— Start —

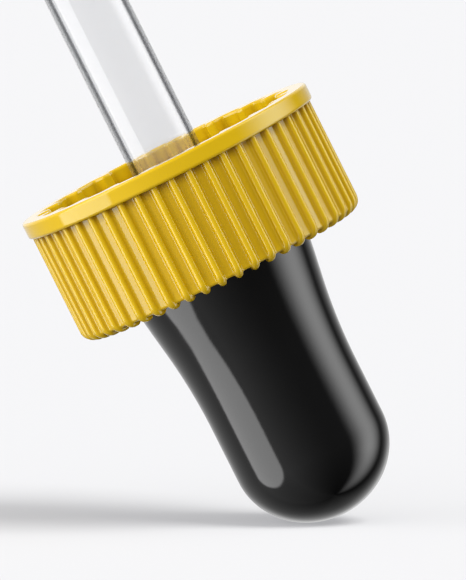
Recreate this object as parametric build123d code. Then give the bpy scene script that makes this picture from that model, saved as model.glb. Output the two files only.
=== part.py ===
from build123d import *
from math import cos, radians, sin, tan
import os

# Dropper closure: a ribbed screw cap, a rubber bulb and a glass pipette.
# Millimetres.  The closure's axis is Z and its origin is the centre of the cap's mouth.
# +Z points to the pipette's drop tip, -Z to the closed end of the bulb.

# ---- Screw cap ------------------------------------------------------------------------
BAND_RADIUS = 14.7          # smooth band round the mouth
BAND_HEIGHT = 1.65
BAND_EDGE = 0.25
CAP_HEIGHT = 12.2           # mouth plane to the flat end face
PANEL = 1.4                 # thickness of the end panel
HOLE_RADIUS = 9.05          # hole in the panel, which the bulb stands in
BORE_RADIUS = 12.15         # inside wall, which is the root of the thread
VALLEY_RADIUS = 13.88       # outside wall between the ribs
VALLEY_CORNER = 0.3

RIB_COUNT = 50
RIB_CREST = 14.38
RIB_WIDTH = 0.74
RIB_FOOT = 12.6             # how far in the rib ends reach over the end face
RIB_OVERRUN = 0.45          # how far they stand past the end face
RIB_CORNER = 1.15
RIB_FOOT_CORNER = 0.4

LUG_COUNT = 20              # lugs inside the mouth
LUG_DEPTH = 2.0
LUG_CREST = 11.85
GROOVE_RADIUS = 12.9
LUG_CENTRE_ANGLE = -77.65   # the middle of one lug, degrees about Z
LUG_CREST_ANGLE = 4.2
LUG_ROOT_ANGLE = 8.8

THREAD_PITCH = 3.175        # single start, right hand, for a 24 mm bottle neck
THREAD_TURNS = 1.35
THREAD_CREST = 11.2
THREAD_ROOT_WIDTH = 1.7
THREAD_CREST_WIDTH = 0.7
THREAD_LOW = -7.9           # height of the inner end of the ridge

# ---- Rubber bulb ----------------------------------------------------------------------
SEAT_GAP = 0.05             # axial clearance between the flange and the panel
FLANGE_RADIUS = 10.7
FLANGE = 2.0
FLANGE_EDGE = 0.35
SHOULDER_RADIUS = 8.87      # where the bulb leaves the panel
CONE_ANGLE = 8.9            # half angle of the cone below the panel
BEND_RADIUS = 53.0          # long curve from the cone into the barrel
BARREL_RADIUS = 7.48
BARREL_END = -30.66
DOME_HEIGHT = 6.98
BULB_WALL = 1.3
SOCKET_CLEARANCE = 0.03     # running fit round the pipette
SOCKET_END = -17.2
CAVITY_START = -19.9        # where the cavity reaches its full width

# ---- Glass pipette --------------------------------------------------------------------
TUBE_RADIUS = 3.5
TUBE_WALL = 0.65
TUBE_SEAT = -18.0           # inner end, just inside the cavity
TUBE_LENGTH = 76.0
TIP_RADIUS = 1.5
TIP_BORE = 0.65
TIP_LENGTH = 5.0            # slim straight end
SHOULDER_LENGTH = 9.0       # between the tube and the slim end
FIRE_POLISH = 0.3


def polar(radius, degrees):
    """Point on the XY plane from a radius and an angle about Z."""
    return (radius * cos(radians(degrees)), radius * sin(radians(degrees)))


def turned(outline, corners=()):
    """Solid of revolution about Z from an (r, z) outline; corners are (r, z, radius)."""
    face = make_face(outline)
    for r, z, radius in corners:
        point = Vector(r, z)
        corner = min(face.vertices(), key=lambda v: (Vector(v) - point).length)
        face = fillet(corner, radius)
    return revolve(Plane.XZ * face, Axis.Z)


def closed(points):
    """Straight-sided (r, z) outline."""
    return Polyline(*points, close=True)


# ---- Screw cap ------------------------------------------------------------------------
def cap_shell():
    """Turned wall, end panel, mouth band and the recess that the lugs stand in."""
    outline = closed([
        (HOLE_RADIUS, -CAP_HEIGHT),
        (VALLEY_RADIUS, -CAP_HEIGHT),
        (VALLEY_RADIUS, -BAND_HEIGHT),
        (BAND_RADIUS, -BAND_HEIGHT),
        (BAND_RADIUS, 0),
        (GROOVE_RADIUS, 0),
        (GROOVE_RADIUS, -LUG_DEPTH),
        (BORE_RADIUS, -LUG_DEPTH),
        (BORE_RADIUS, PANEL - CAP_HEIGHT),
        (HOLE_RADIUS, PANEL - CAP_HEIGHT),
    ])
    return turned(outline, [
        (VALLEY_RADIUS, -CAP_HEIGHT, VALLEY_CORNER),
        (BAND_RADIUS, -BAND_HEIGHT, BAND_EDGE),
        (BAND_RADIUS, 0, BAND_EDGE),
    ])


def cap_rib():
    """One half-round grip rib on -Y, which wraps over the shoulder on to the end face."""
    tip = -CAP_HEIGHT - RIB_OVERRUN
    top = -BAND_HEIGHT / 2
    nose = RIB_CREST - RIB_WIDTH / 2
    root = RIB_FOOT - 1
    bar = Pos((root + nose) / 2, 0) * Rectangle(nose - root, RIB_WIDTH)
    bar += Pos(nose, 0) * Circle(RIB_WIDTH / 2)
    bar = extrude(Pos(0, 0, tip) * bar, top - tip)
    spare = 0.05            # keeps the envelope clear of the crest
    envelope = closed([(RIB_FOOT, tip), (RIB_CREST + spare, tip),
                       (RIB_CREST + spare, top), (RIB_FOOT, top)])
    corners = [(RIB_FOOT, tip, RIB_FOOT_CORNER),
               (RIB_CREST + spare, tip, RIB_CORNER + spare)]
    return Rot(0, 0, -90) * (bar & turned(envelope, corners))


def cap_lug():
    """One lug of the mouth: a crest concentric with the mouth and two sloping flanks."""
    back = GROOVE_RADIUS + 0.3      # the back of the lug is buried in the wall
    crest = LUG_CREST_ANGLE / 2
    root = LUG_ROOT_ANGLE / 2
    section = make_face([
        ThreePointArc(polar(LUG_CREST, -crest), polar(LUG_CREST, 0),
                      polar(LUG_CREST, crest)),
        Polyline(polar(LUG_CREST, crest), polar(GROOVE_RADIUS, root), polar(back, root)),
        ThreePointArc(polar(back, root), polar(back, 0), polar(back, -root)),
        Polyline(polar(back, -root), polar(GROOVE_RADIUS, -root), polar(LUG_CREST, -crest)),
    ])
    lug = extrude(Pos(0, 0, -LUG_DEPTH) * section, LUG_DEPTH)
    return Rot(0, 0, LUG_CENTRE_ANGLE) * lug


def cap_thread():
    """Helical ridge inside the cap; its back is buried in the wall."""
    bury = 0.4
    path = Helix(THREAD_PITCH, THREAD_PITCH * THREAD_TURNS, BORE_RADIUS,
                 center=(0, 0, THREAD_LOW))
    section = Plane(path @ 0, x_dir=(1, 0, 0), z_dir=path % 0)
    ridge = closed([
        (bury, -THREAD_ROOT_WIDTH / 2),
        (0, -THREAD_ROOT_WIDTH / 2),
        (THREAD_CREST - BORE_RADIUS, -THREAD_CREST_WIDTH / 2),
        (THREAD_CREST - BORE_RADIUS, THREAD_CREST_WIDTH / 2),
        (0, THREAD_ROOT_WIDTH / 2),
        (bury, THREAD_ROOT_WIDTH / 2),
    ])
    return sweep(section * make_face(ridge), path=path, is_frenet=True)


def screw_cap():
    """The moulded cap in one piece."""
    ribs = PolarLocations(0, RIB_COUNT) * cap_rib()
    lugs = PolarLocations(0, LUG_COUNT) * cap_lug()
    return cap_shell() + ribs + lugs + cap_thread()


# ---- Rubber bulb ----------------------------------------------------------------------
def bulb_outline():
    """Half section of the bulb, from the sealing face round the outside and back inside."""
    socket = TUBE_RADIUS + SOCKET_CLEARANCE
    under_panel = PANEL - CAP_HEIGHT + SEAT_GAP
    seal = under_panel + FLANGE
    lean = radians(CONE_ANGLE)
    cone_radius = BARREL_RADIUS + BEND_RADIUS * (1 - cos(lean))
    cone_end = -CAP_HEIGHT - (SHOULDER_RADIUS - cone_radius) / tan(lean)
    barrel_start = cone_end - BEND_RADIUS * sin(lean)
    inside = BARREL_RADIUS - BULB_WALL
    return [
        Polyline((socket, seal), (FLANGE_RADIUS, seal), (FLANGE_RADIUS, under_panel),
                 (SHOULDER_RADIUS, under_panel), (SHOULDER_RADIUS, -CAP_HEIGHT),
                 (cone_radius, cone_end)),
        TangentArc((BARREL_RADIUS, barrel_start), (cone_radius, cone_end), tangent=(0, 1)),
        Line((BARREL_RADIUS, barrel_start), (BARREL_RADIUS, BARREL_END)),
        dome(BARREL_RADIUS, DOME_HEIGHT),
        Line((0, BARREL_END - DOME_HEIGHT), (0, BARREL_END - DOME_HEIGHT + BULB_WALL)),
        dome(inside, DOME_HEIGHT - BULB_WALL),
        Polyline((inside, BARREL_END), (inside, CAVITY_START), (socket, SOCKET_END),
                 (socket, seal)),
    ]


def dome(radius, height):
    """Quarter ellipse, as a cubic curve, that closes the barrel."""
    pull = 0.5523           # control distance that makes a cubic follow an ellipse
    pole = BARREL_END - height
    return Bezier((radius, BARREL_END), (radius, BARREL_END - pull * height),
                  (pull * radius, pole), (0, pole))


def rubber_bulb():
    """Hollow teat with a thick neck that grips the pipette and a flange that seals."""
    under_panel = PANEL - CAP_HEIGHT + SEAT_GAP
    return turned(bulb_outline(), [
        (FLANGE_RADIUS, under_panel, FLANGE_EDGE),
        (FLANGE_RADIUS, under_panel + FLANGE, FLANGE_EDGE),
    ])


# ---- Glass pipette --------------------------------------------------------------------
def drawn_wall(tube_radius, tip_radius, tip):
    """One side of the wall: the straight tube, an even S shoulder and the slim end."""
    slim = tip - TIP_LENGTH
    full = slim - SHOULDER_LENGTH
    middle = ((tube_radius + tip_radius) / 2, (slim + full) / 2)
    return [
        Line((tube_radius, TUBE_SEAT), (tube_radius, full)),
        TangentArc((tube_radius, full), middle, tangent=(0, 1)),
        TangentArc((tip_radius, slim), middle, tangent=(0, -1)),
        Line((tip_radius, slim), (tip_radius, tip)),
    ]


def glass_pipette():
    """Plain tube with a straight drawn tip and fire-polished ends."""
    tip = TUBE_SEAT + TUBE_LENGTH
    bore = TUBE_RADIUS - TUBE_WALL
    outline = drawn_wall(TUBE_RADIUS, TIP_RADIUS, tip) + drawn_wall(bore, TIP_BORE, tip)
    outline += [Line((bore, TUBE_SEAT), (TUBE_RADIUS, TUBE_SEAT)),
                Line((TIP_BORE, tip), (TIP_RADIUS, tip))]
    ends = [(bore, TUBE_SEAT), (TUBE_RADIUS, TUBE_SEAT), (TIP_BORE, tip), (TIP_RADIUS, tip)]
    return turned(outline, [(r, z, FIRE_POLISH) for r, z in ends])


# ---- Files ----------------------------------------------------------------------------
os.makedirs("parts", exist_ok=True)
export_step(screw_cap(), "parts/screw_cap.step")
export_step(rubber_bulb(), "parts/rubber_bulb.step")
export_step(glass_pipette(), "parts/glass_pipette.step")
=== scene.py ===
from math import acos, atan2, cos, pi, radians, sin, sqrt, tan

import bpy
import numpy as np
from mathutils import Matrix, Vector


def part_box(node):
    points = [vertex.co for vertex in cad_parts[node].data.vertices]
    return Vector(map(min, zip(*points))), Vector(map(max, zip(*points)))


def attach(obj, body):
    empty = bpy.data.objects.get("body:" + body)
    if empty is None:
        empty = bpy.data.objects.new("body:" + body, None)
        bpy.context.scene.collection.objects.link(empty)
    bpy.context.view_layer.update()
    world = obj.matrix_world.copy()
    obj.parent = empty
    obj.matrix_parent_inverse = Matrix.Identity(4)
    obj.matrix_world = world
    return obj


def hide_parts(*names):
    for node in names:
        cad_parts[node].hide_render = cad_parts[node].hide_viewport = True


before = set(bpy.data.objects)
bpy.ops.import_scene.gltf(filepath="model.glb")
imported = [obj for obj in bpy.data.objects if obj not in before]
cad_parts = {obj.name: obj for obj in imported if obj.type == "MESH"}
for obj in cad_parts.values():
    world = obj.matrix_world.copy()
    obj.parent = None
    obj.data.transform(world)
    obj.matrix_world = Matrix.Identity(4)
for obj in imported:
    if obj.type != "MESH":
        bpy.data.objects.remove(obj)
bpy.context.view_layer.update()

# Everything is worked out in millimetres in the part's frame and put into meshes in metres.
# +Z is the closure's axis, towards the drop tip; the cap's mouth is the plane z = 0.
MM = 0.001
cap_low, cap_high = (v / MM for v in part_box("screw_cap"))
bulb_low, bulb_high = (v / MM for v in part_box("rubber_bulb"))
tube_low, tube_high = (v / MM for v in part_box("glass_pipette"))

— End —

**Required work**
From the line that contains "# ---- Files" through the line that contains "cad_parts[node].hide_render = cad_parts[node].hide_viewport", reproduce every line exactly, both end lines included.

**The answer**
# ---- Files ----------------------------------------------------------------------------
os.makedirs("parts", exist_ok=True)
export_step(screw_cap(), "parts/screw_cap.step")
export_step(rubber_bulb(), "parts/rubber_bulb.step")
export_step(glass_pipette(), "parts/glass_pipette.step")
=== scene.py ===
from math import acos, atan2, cos, pi, radians, sin, sqrt, tan

import bpy
import numpy as np
from mathutils import Matrix, Vector


def part_box(node):
    points = [vertex.co for vertex in cad_parts[node].data.vertices]
    return Vector(map(min, zip(*points))), Vector(map(max, zip(*points)))


def attach(obj, body):
    empty = bpy.data.objects.get("body:" + body)
    if empty is None:
        empty = bpy.data.objects.new("body:" + body, None)
        bpy.context.scene.collection.objects.link(empty)
    bpy.context.view_layer.update()
    world = obj.matrix_world.copy()
    obj.parent = empty
    obj.matrix_parent_inverse = Matrix.Identity(4)
    obj.matrix_world = world
    return obj


def hide_parts(*names):
    for node in names:
        cad_parts[node].hide_render = cad_parts[node].hide_viewport = True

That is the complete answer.